What you should do =>
Using the listing below, copy exactly the lines from the one containing "shown = obj.evaluated_get(depsgraph)" to the one containing "# ---------- colours", both lines included, and no others.

━━━━━━━━━━━━━━━━━━━━

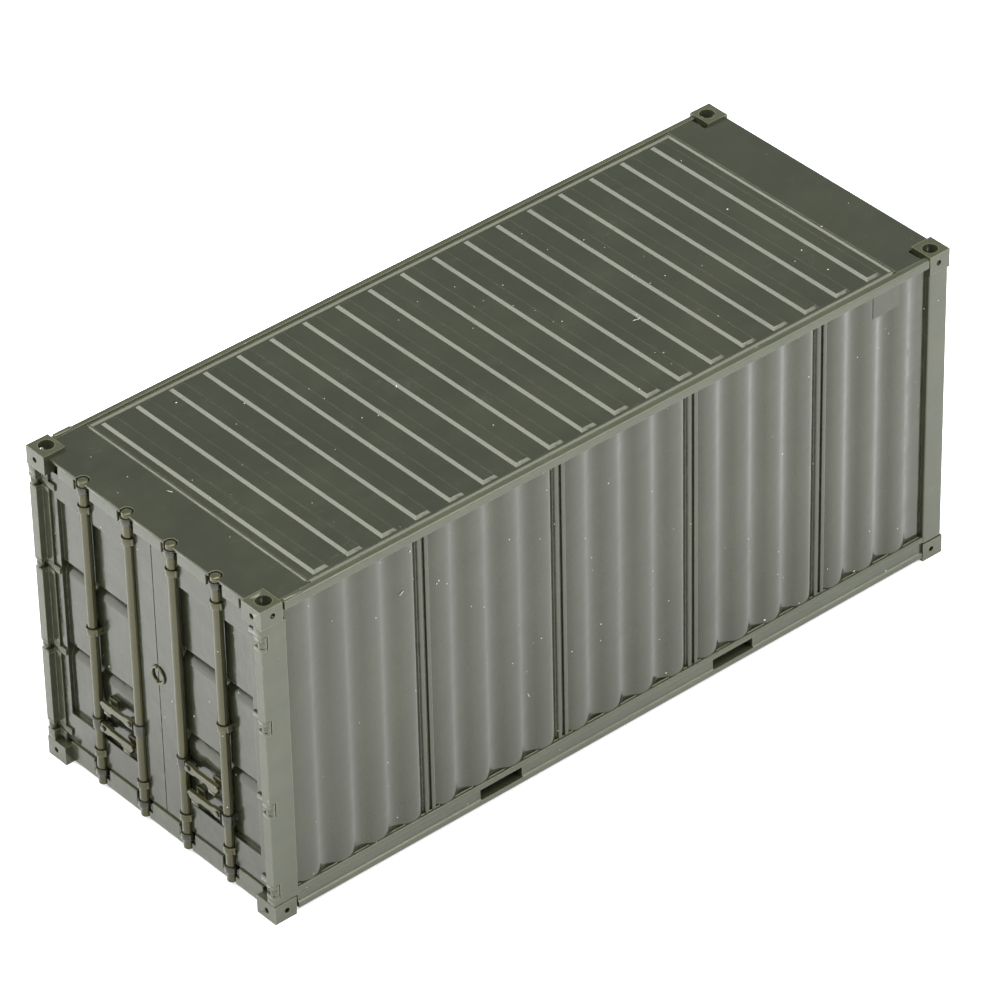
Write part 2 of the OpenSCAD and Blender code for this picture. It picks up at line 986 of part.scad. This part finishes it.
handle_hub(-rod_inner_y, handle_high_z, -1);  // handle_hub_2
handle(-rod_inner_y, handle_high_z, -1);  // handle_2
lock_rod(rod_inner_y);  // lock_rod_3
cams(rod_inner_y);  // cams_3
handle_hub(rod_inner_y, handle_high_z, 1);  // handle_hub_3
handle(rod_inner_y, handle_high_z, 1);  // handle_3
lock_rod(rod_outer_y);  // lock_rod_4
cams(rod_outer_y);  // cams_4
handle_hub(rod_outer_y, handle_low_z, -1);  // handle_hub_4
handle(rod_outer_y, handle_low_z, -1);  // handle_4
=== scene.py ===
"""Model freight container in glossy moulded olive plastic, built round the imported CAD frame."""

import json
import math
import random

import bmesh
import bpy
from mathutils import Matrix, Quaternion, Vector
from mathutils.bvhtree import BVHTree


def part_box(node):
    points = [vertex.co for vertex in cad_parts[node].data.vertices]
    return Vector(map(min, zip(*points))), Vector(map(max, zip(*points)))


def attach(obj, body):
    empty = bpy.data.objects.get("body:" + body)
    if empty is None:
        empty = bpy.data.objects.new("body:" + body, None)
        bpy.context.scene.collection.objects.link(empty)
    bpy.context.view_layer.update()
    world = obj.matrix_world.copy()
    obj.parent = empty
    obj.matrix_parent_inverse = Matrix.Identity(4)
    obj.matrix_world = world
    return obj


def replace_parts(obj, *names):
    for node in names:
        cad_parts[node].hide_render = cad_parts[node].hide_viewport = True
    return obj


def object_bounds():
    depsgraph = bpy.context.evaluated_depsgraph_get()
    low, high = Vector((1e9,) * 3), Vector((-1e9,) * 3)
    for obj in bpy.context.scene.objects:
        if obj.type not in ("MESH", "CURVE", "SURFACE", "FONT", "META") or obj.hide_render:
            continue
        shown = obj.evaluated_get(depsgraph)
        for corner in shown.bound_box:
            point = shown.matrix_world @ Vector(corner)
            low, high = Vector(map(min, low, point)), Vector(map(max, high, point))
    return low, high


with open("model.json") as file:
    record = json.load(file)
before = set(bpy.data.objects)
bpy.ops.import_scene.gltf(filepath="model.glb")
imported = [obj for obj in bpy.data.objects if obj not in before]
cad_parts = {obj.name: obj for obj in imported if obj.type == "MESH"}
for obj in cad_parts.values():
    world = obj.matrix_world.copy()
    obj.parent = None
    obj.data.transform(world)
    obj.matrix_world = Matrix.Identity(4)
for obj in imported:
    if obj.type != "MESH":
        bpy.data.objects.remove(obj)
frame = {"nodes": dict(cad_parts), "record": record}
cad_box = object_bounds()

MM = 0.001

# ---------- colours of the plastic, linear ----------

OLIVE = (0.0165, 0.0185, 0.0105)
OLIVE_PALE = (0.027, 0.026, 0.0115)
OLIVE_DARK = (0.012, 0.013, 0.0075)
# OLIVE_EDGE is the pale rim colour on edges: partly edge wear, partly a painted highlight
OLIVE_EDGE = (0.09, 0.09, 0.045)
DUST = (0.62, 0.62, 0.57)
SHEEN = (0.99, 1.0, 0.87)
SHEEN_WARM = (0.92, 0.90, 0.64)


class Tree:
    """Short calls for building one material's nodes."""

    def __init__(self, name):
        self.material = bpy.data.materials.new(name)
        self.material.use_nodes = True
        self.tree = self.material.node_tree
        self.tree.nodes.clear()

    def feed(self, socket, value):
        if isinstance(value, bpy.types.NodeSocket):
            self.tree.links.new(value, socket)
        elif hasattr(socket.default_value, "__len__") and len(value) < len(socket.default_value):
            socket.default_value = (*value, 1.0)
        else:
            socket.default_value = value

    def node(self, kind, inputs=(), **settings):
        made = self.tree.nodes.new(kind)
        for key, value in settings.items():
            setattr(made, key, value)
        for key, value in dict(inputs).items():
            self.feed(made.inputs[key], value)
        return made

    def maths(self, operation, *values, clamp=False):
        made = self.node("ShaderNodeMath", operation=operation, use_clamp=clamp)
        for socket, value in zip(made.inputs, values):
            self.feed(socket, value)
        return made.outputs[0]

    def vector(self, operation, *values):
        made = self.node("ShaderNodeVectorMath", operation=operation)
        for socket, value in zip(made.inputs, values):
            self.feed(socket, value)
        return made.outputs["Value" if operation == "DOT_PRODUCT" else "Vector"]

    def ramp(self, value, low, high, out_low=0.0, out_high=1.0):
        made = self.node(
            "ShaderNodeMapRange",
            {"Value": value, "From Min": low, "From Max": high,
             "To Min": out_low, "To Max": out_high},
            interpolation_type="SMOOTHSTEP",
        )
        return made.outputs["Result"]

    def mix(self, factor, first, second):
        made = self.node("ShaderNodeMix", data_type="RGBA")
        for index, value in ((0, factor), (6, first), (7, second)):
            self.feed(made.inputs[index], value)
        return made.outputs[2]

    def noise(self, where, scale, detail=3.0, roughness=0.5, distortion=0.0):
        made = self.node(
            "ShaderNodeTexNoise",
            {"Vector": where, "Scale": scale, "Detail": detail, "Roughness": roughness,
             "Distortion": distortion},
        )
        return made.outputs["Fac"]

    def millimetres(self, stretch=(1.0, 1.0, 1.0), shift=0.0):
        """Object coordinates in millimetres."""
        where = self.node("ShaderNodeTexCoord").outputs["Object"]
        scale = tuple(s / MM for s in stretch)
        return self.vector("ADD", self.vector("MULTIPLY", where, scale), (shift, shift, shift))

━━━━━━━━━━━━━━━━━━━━

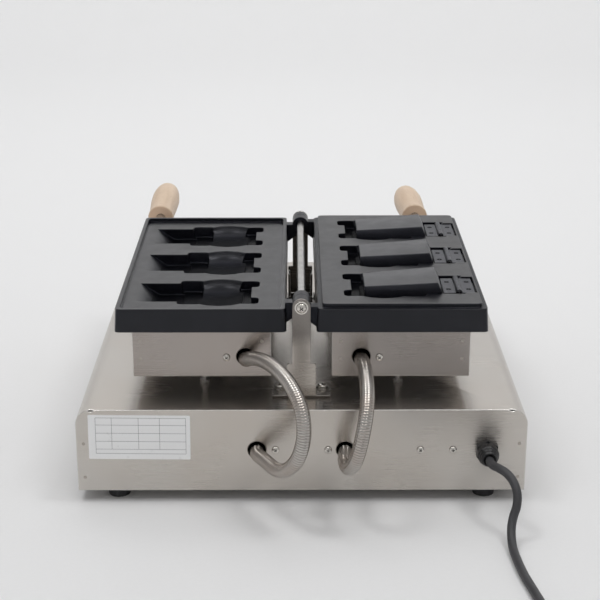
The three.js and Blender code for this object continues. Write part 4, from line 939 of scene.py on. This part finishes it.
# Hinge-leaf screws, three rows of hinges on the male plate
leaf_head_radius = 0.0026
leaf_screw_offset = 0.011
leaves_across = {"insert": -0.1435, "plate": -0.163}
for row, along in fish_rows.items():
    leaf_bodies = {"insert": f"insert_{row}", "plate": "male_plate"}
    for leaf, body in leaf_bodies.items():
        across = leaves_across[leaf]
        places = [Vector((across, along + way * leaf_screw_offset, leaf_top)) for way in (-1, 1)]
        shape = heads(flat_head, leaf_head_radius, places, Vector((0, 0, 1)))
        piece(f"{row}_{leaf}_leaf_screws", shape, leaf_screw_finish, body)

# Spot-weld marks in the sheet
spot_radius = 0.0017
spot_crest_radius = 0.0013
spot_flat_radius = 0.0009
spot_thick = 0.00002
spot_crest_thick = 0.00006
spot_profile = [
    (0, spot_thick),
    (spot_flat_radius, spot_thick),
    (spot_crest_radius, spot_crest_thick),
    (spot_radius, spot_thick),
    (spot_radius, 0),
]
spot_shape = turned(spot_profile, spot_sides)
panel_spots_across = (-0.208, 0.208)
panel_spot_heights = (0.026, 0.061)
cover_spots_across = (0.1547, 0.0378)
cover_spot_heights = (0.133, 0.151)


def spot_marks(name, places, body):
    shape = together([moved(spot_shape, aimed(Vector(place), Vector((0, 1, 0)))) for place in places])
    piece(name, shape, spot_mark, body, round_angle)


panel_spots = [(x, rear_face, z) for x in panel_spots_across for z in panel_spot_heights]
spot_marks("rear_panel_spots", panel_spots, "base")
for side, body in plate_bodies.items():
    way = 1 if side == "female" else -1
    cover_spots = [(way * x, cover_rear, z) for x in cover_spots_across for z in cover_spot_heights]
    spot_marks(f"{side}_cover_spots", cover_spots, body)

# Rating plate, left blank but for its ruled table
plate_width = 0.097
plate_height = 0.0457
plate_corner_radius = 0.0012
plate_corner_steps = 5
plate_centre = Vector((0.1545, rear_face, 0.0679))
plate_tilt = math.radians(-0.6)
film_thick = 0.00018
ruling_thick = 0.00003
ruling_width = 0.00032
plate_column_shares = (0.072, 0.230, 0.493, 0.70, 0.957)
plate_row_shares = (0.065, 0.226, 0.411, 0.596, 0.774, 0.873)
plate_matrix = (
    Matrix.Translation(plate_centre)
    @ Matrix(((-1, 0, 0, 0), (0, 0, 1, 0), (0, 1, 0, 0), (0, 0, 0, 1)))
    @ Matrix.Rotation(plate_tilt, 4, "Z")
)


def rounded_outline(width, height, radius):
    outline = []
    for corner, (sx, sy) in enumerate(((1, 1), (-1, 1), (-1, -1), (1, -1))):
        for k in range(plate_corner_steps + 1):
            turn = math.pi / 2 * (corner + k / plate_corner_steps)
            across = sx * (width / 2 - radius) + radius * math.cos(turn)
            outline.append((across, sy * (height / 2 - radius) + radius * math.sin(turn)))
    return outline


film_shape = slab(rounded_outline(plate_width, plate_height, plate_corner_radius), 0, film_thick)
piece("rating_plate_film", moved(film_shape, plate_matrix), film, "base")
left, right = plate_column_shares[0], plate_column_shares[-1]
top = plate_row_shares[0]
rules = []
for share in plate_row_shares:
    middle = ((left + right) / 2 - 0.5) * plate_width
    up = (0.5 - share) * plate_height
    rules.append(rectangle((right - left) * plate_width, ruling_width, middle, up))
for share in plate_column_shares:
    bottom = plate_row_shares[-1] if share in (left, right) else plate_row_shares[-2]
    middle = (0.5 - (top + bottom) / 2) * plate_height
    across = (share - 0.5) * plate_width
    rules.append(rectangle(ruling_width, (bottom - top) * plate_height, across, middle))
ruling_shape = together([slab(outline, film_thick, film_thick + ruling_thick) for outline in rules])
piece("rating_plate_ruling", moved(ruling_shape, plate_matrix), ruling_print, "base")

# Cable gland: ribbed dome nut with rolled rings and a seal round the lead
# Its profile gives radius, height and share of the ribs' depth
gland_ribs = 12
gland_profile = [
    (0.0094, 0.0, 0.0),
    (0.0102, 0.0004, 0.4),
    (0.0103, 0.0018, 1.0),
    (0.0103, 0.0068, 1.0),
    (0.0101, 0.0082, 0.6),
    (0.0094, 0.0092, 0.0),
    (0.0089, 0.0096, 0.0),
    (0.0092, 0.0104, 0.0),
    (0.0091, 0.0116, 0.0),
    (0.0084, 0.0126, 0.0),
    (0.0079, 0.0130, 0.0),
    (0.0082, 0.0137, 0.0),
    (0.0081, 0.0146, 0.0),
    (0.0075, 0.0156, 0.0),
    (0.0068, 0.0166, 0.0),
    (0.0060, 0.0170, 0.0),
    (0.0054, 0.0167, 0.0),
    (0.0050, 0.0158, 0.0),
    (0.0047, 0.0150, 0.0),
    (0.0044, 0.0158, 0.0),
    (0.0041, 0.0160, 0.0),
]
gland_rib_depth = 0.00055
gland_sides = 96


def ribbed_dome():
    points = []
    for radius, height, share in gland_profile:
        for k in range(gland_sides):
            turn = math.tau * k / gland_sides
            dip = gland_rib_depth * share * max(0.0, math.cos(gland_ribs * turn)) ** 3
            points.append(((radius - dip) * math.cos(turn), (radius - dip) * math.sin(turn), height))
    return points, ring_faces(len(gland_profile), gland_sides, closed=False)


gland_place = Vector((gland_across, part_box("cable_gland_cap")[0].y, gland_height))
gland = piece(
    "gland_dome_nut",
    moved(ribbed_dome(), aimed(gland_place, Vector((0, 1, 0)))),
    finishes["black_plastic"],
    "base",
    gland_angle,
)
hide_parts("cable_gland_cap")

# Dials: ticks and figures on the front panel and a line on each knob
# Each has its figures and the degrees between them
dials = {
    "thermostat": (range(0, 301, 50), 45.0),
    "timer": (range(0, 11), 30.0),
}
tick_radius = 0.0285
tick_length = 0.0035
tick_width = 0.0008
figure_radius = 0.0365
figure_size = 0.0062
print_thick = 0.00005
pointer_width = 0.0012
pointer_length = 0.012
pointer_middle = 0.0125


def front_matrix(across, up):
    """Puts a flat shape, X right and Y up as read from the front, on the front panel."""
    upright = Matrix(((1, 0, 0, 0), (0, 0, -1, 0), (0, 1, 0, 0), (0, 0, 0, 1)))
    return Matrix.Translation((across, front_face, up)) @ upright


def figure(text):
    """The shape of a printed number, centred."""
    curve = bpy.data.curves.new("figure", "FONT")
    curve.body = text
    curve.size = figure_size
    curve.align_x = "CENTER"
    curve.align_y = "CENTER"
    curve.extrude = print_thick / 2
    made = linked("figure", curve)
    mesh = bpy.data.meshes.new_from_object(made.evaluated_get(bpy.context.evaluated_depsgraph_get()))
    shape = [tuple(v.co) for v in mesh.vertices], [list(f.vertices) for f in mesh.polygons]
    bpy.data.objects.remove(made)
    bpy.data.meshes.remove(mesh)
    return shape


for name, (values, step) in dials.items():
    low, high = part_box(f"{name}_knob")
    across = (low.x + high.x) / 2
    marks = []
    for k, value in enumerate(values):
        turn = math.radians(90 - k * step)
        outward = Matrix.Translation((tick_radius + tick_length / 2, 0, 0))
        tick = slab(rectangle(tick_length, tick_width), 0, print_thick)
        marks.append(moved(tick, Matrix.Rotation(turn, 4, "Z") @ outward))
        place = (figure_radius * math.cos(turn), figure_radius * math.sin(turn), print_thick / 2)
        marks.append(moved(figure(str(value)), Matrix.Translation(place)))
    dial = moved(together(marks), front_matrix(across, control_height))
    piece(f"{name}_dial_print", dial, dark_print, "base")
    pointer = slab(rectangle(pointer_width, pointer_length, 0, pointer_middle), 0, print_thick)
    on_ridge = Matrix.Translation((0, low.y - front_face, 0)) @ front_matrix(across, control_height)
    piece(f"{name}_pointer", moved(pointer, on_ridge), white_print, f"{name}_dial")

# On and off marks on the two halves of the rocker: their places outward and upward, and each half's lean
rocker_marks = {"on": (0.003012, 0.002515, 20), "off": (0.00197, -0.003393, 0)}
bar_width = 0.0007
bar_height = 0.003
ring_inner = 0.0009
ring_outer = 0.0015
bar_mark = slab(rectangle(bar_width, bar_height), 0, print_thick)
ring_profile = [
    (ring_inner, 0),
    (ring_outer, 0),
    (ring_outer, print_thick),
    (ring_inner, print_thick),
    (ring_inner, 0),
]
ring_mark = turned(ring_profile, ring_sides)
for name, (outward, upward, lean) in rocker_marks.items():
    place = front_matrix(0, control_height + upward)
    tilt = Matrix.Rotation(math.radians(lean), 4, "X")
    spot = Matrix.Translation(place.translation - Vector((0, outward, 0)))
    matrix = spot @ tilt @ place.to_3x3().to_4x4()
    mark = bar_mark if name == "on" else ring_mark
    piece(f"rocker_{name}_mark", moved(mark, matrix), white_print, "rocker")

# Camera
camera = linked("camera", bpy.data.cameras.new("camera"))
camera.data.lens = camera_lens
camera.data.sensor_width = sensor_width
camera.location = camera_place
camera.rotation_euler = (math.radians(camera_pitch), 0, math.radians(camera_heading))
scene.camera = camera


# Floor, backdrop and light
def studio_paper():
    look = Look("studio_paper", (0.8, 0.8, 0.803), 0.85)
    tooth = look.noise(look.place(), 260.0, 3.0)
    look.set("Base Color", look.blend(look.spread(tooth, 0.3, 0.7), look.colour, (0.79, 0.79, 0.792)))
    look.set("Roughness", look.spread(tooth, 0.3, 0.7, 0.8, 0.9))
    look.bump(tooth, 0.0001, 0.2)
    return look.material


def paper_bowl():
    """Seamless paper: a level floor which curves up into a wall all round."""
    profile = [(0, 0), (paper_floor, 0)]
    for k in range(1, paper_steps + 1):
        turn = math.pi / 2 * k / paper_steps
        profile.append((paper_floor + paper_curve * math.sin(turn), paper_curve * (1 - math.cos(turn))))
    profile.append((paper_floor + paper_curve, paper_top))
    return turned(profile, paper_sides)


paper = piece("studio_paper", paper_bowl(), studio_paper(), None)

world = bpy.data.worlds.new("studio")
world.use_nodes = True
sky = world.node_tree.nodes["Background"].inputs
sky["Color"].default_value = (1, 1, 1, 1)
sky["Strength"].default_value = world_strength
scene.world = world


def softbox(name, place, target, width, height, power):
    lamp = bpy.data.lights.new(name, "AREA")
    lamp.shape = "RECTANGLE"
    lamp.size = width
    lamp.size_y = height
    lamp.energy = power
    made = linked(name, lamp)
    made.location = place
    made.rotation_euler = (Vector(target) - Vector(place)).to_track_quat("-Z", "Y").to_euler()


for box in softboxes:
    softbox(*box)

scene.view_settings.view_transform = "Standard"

━━━━━━━━━━━━━━━━━━━━

Reply =>
        shown = obj.evaluated_get(depsgraph)
        for corner in shown.bound_box:
            point = shown.matrix_world @ Vector(corner)
            low, high = Vector(map(min, low, point)), Vector(map(max, high, point))
    return low, high


with open("model.json") as file:
    record = json.load(file)
before = set(bpy.data.objects)
bpy.ops.import_scene.gltf(filepath="model.glb")
imported = [obj for obj in bpy.data.objects if obj not in before]
cad_parts = {obj.name: obj for obj in imported if obj.type == "MESH"}
for obj in cad_parts.values():
    world = obj.matrix_world.copy()
    obj.parent = None
    obj.data.transform(world)
    obj.matrix_world = Matrix.Identity(4)
for obj in imported:
    if obj.type != "MESH":
        bpy.data.objects.remove(obj)
frame = {"nodes": dict(cad_parts), "record": record}
cad_box = object_bounds()

MM = 0.001

# ---------- colours of the plastic, linear ----------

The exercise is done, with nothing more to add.